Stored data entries
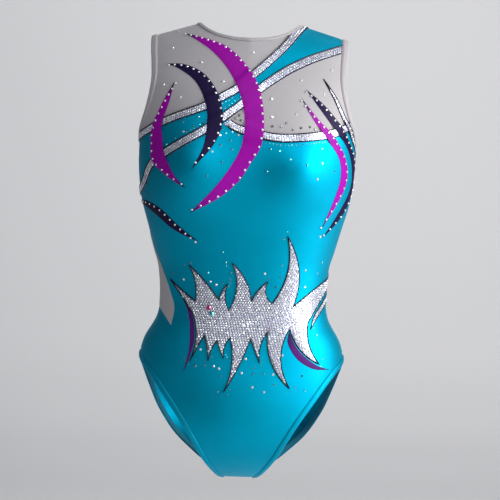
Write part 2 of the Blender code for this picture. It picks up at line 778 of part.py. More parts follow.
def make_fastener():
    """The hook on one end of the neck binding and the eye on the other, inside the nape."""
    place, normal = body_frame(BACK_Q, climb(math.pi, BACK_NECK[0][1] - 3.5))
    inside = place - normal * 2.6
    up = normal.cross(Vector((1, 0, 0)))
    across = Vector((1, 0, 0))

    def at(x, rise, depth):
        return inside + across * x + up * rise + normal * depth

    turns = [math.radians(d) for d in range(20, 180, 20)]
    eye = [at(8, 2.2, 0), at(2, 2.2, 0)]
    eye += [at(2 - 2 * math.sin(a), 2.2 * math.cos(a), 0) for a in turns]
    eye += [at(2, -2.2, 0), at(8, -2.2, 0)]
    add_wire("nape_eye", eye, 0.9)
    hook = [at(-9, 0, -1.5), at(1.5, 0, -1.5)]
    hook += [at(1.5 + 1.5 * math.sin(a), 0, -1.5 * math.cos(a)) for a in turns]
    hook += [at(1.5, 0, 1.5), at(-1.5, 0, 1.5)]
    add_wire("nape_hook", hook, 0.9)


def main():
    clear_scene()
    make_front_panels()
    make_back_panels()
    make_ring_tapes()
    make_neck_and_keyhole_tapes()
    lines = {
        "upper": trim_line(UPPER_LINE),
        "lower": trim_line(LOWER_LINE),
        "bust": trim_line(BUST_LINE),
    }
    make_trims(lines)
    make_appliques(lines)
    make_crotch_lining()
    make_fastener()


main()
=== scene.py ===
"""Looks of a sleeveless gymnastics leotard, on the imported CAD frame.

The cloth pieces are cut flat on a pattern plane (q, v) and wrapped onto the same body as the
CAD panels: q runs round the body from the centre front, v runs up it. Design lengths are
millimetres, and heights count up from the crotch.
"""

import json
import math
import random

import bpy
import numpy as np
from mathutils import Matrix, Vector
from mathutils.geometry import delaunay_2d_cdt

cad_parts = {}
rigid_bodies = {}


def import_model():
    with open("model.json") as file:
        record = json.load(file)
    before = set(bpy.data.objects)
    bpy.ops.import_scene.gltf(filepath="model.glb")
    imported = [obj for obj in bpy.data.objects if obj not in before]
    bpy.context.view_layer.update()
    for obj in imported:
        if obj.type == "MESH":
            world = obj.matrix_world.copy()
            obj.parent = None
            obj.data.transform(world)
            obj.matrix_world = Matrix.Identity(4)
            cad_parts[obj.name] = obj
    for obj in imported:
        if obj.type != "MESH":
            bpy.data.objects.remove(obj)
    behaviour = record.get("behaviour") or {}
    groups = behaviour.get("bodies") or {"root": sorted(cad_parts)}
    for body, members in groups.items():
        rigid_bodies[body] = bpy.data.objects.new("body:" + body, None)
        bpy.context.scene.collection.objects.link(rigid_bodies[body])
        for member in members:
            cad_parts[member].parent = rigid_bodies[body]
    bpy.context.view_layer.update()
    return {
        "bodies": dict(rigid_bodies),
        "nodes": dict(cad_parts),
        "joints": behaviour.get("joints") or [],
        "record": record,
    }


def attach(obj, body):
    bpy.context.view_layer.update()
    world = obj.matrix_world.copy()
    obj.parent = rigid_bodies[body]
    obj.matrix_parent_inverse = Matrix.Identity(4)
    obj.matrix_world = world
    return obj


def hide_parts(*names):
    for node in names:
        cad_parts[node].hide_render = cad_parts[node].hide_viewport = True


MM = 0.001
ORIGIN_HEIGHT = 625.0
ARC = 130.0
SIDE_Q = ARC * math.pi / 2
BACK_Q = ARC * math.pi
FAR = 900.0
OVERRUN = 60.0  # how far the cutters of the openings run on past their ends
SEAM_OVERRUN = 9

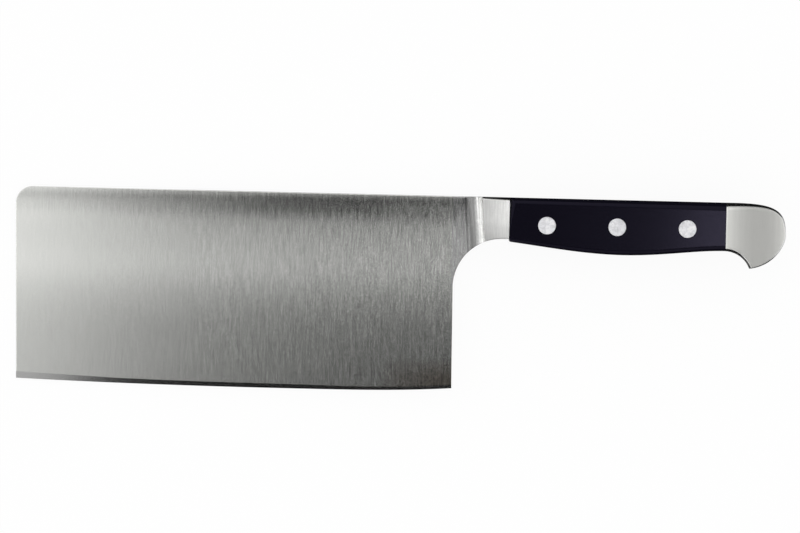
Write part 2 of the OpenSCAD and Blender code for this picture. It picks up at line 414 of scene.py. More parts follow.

**YOUR TASK**
Exactly reproduce the stretch from the line with "turns = [math.radians(d)" through the line with "record = json.load(file)", including both ends and nothing else.

**EXERCISE RESULT**
    turns = [math.radians(d) for d in range(20, 180, 20)]
    eye = [at(8, 2.2, 0), at(2, 2.2, 0)]
    eye += [at(2 - 2 * math.sin(a), 2.2 * math.cos(a), 0) for a in turns]
    eye += [at(2, -2.2, 0), at(8, -2.2, 0)]
    add_wire("nape_eye", eye, 0.9)
    hook = [at(-9, 0, -1.5), at(1.5, 0, -1.5)]
    hook += [at(1.5 + 1.5 * math.sin(a), 0, -1.5 * math.cos(a)) for a in turns]
    hook += [at(1.5, 0, 1.5), at(-1.5, 0, 1.5)]
    add_wire("nape_hook", hook, 0.9)


def main():
    clear_scene()
    make_front_panels()
    make_back_panels()
    make_ring_tapes()
    make_neck_and_keyhole_tapes()
    lines = {
        "upper": trim_line(UPPER_LINE),
        "lower": trim_line(LOWER_LINE),
        "bust": trim_line(BUST_LINE),
    }
    make_trims(lines)
    make_appliques(lines)
    make_crotch_lining()
    make_fastener()


main()
=== scene.py ===
"""Looks of a sleeveless gymnastics leotard, on the imported CAD frame.

The cloth pieces are cut flat on a pattern plane (q, v) and wrapped onto the same body as the
CAD panels: q runs round the body from the centre front, v runs up it. Design lengths are
millimetres, and heights count up from the crotch.
"""

import json
import math
import random

import bpy
import numpy as np
from mathutils import Matrix, Vector
from mathutils.geometry import delaunay_2d_cdt

cad_parts = {}
rigid_bodies = {}


def import_model():
    with open("model.json") as file:
        record = json.load(file)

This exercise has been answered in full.